In the first half of the 1930s his work (Aldebran, Conversation in the Park and others) began a transition to themes associated with the new Soviet reality. At the First All- Union Congress of Soviet Writers, Olesha said:
I have given myself the task of writing about young people. I shall write plays and stories where the main characters will decide problems of a moral character. I am certain that communism is not only an economic, but also a moral system, and the first embodiments of this side of communism will be young people.
The works of his "new" period--Stadium in Odessa, The First of May, Spectacle, We Are in the Center of the City and others--demonstrated a stylistic artlessness. The play A List of Benefits appeared in 1931.

During the 1930s, Olesha's work was subject to criticism. Envy was condemned for "reactionary" stylistics, "formalism", "naturalism", "objectivism", and "cosmopolitanism". And in 1937 Olesha was accused of antihumanism.
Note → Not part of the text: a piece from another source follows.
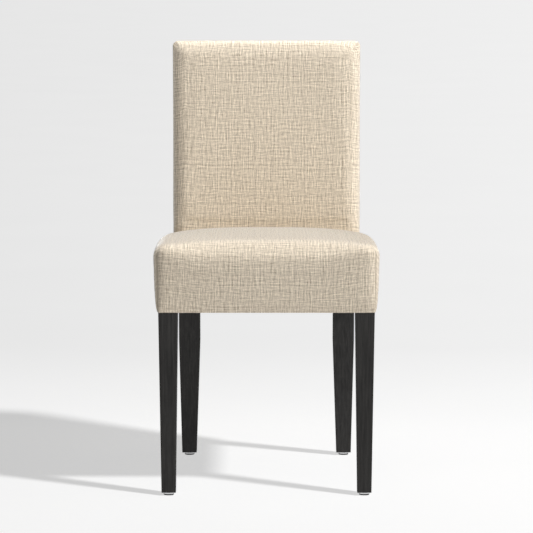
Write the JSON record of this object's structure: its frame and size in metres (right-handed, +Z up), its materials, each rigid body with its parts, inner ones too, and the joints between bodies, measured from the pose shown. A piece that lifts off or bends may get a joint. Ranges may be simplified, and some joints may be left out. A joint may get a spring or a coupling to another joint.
{
  "type": "parsons chair",
  "caption": "Upholstered side chair with a box seat, a straight padded back, square tapered legs and floor glides.",
  "frame": {"origin": "on the floor, at the middle of the chair's footprint in plan", "axes": "+X to the right as seen from the front, +Y to the rear, +Z up; the chair faces -Y"},
  "size_m": [0.4618, 0.5726, 0.9099],
  "materials": {
    "stained_wood": "black stain under a satin lacquer",
    "raw_wood": "unfinished hardwood",
    "linen": "oatmeal plain weave with slubs",
    "foam": "open-cell upholstery foam",
    "webbing": "woven jute webbing",
    "dust_cloth": "black non-woven cambric",
    "card": "upholsterer's board",
    "glide_steel": "bright plated steel",
    "screw_steel": "plated steel",
    "glide_nylon": "dark moulded nylon"
  },
  "bodies": {
    "root": {"front_glide_cup_right": "glide_steel", "front_glide_cup_left": "glide_steel", "front_glide_pad_right": "glide_nylon", "front_glide_pad_left": "glide_nylon", "rear_glide_cup_right": "glide_steel", "rear_glide_cup_left": "glide_steel", "rear_glide_pad_right": "glide_nylon", "rear_glide_pad_left": "glide_nylon", "front_leg_right": "stained_wood", "front_leg_left": "stained_wood", "rear_leg_right": "stained_wood", "rear_leg_left": "stained_wood", "front_rail": "raw_wood", "rear_rail": "raw_wood", "side_rail_right": "raw_wood", "side_rail_left": "raw_wood", "crest_rail": "raw_wood", "lower_back_rail": "raw_wood", "front_corner_block_right": "raw_wood", "front_corner_block_left": "raw_wood", "rear_corner_block_right": "raw_wood", "rear_corner_block_left": "raw_wood", "front_block_side_screw_right": "screw_steel", "front_block_side_screw_left": "screw_steel", "front_block_end_screw_right": "screw_steel", "front_block_end_screw_left": "screw_steel", "rear_block_side_screw_right": "screw_steel", "rear_block_side_screw_left": "screw_steel", "rear_block_end_screw_right": "screw_steel", "rear_block_end_screw_left": "screw_steel", "rail_screw_1_right": "screw_steel", "rail_screw_1_left": "screw_steel", "rail_screw_2_right": "screw_steel", "rail_screw_2_left": "screw_steel", "seat_strap_long_1": "webbing", "seat_strap_long_2": "webbing", "seat_strap_long_3": "webbing", "seat_strap_cross_1": "webbing", "seat_strap_cross_2": "webbing", "seat_strap_cross_3": "webbing", "back_strap_1": "webbing", "back_strap_2": "webbing", "back_strap_3": "webbing", "seat_foam": "foam", "back_foam": "foam", "seat_cover": "linen", "inside_back_cover": "linen", "outside_back_cover": "linen", "dust_cover": "dust_cloth", "back_board": "card", "tack_strip": "card"}
  },
  "joints": []
}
During this period, Olesha weathered the storm by refraining from much creative literary work, limiting himself to translations and screen plays, including those for the films Soldiers of the Swamp (Bolotniye Soldaty) and Engineer Kochin's Mistake (Oshibka Inzhenera Kochina).

During the war years, Olesha was evacuated to Ashkabad, Turkmenistan, along with the Odessa Film Studio. Military themes found expression in his "Turkmen" stories. The 40s ended with the story Friends.

He began work on the quasiautobiographical "No Day Without a Line" in the early 1930s and continued work on it throughout his life. In 1956 he wrote to his mother:

My main work right now is compiling a book which will be called "Memories and Thoughts". This is a book about myself, about literature, about life, about the world. There will be many childhood memories, a lot about you, about Papa, Wanda, our acquaintances.
He often read excerpts from this work to friends. A fragment of one of these readings was recorded and released on a record "Writers Speak" (DO18421-2). The book appeared posthumously in 1965.

Olesha died of a heart attack on 10 May 1960 in Moscow.